Abbildung 13: Plan des Gleisanschlusses von Donges an der Mainzer Straße von 1958. Der Plan ist auf Donges zugeschnitten; so ist das Stammgleis „C“ ist weggelassen. Die Waggons wurden zum Wiegen auf der Gleiswaage mittels einer Spillanlage herauf- und heruntergezogen. Die Tragfähigkeit der Waage betrug 50 Tonnen.
Abbildung 14: Plan der Anschlußgleise 1 (vorne) und 4 (hervorgehoben) von 1963. Der Grund für die Neuanlage der beiden Gleise ist nicht angegeben.
Im Verlauf der 1950er und 1960er Jahre erhielt Donges insgesamt vier Gleisanschlüsse. Zwei davon befanden sich an der Mainzer Straße, zwei weitere wurden über das Industriestammgleis „F“ sozusagen hinterrücks angebunden. Die beiden Gleisanschlüsse an der Mainzer Straße dienten der Zustellung von beladenen Waggons.
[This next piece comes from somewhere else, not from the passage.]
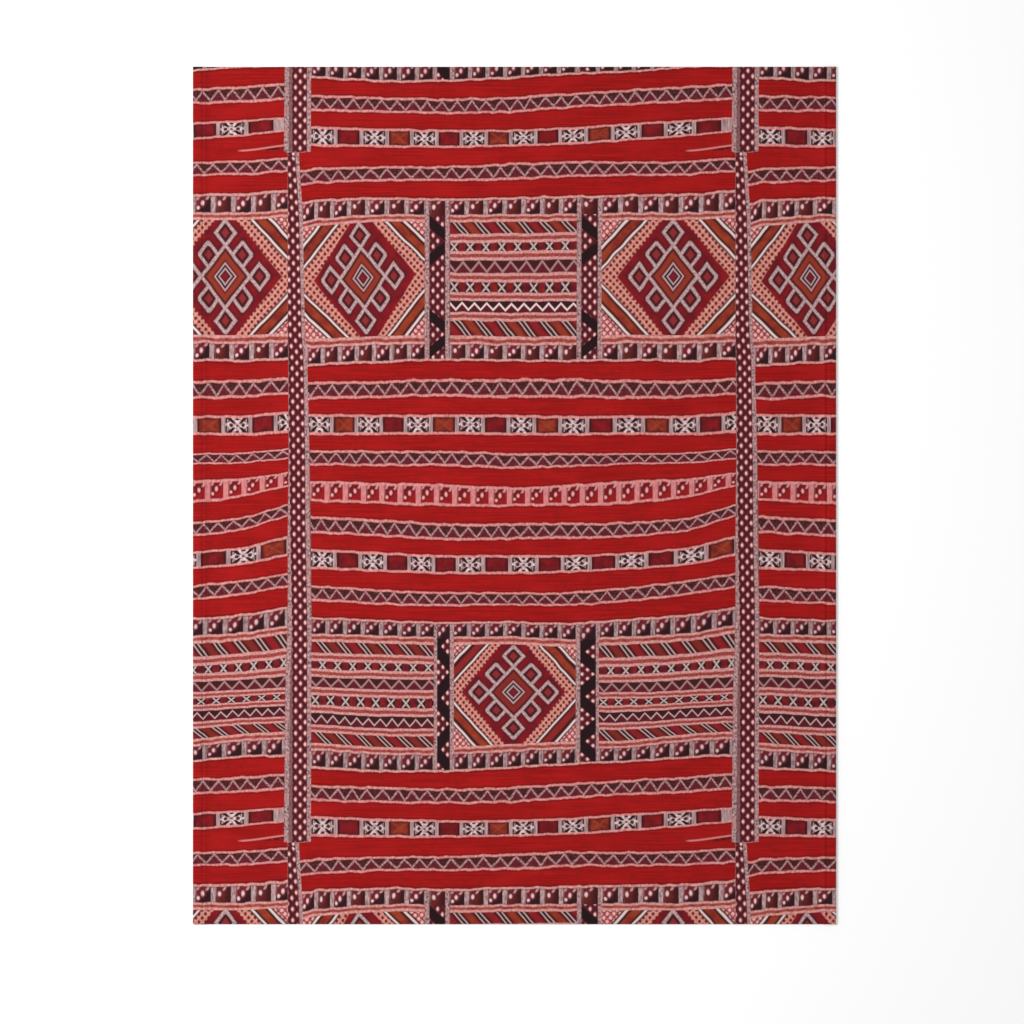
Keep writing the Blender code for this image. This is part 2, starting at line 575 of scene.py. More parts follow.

„Historische“ Bilder des Gleisanschlusses Donges
Ulrich Eisenbach veröffentlicht in seinem Darmstadt-Buch von 2021 einige Aufnahmen aus dem Unternehmensarchiv der Donges Steeltec GmbH, welche die Gleisanlagen von Donges aus verschiedenen Zeiten zeigen.
Bild 15: Sichtbarer Rest des alten Anschlußgleises 1 (des Plans von 1963) auf dem Werksgelände. Aufnahme vom April 2009.
Bild 16: Das Anschlußgleis 4 im Dezember 2014.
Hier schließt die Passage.